Omid sitzt in Griechenland in Haft, wurde zu 18 Jahren Gefängnis verurteilt, seine Töchter denken, er sei auf der Flucht gestorben. Auch sein Platz an der Reutlinger Tafel blieb leer. Tatsächlich gestorben ist Bassem, ein Syrer, der vor dem Terrorregime Assads nach Ägypten geflohen war. Er lernte eine Frau kennen, sie beschlossen, nach Europa zu gehen.

Für einen Schlepper zahlten sie 5000 Dollar. Auf einem kleinen Fischerboot wurden sie mit 138 anderen Flüchtlingen zusammengepresst. „Am vierten Tag kenterte das Boot.“ Bassem ist im Mittelmeer ertrunken, wie jedes Jahr wieder Tausende andere Menschen. Auch Bassems Platz blieb leer an der Tafel.

Auf die Menschenrechte anstoßen, wenn so viele Menschen außen vor bleiben? „Wenn so viele fehlen, dann wollen wir auch nicht feiern“, sagten die „Festgäste“, standen auf und verließen die festliche Tafel.

Die Aktion auf dem Reutlinger Marktplatz ging danach in der Citykirche weiter. Conni Gunßer berichtete dort von der Aktion „Watch the Med – Alarm Phone number +33 486 517 161“. Rund um die Uhr sind etwa 400 Freiwillige rund um das Mittelmeer herum unter der Nummer erreichbar.

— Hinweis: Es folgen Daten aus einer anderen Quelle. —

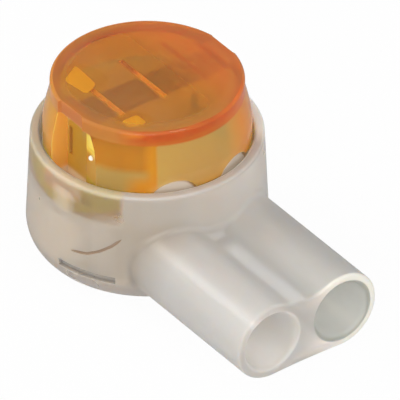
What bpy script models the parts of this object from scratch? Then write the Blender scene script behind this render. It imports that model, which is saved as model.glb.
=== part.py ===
"""Gel-filled wire connector: a two-wire butt connector with a press cap, shown open.

The barrel stands on its flat floor with its axis on Z. The snout with the two wire
ports points to -Y. The cap slides down the barrel until its top is flush with the rim.
"""

import math

import bmesh
import bpy
import numpy as np

MM = 0.001

# Wire that the connector takes, with its insulation
wire_radius = 1.04 * MM
wire_clearance = 0.06 * MM

# Housing: snout with two wire ports
bore_radius = 1.40 * MM
bore_mouth_radius = 1.53 * MM
bore_mouth_depth = 0.30 * MM
tube_wall = 0.50 * MM
tube_gap = 0.08 * MM
tube_edge_round = 0.12 * MM
upper_valley_radius = 3.00 * MM
lower_valley_radius = 40.00 * MM
snout_lift = 0.35 * MM
snout_length = 6.60 * MM
root_fillet = 0.55 * MM
fillet_side_share = 0.42
fillet_top_gain = 0.12
fillet_foot_share = 0.30

# Housing: barrel
barrel_height = 6.05 * MM
barrel_wall = 0.48 * MM
barrel_draft = 0.20 * MM
floor_thickness = 0.75 * MM
foot_round = 1.52 * MM
rim_round = 0.12 * MM
well_round = 0.40 * MM

# Housing: wire bed, end stop, retaining lugs and foot slots
bed_wall = 0.25 * MM
bed_clearance = 0.12 * MM
throat_length = 0.50 * MM
end_stop_place = 2.35 * MM
end_stop_thickness = 0.70 * MM
end_stop_rise = 1.00 * MM
lug_depth = 0.42 * MM
lug_ramp_height = 0.22 * MM
lug_clearance = 0.06 * MM
foot_slot_low = 1.28 * MM
foot_slot_high = 1.64 * MM
foot_slot_depth = 0.22 * MM
foot_slot_start = 7.0
foot_slot_end = 38.5

# Cap
cap_travel = 2.95 * MM
skirt_floor_gap = 0.50 * MM
skirt_arch_rise = 0.95 * MM
skirt_arch_half = 3.10 * MM
plate_thickness = 0.75 * MM
plate_inset = 0.34 * MM
plate_edge_height = 0.66 * MM
plate_round = 0.16 * MM
flare_height = 1.60 * MM
flare_power = 1.3
skirt_wall = 0.52 * MM
skirt_clearance = 0.08 * MM
key_width = 1.85 * MM
key_depth = 0.96 * MM
key_wall = 0.35 * MM
key_clearance = 0.09 * MM
key_bar_height = 0.58 * MM
plate_notch_depth = 0.20 * MM
window_margin = 0.35 * MM
window_below_rim = 0.12 * MM
panel_half_width = 2.21 * MM
panel_thickness = 0.95 * MM
arch_relief = 0.15 * MM
arch_inset = 0.32 * MM
arch_margin = 0.02 * MM
plate_rib_width = 0.24 * MM
plate_rib_height = 0.26 * MM
plate_rib_spacing = 2.35 * MM
plate_rib_front = 1.35 * MM
plate_rib_back = 2.05 * MM

# Contact
contact_shoulder = 1.44 * MM
contact_width = 1.90 * MM
strip_thickness = 0.36 * MM
strip_bend = 0.50 * MM
contact_clearance = 0.05 * MM
leg_floor_gap = 0.50 * MM
wire_slot_width = 0.38 * MM
wire_slot_height = 2.30 * MM
lead_in_width = 1.50 * MM
lead_in_height = 0.75 * MM
leg_corner_cut = 0.35 * MM
leg_slot_clearance = 0.09 * MM

# Gel
gel_clearance = 0.08 * MM

# How finely round forms are divided, and how far joined forms reach into each other
barrel_segments = 96
port_segments = 44
arc_steps = 8
lap = 0.20 * MM
past = 1.00 * MM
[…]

Dabei handle es sich nicht um eine Seenotrettung, um Boote oder Hubschrauber die sofort starten. Auf der anderen Seite des Alarm-Telefons sitzen Menschen, die Küstenwachen anrufen, Druck machen, die Positionen der Boote mit den Geflüchteten durchgeben. „Wir wollen Mut machen, wir haben genug Platz für Flüchtlinge in Europa“, betonte Gunßer.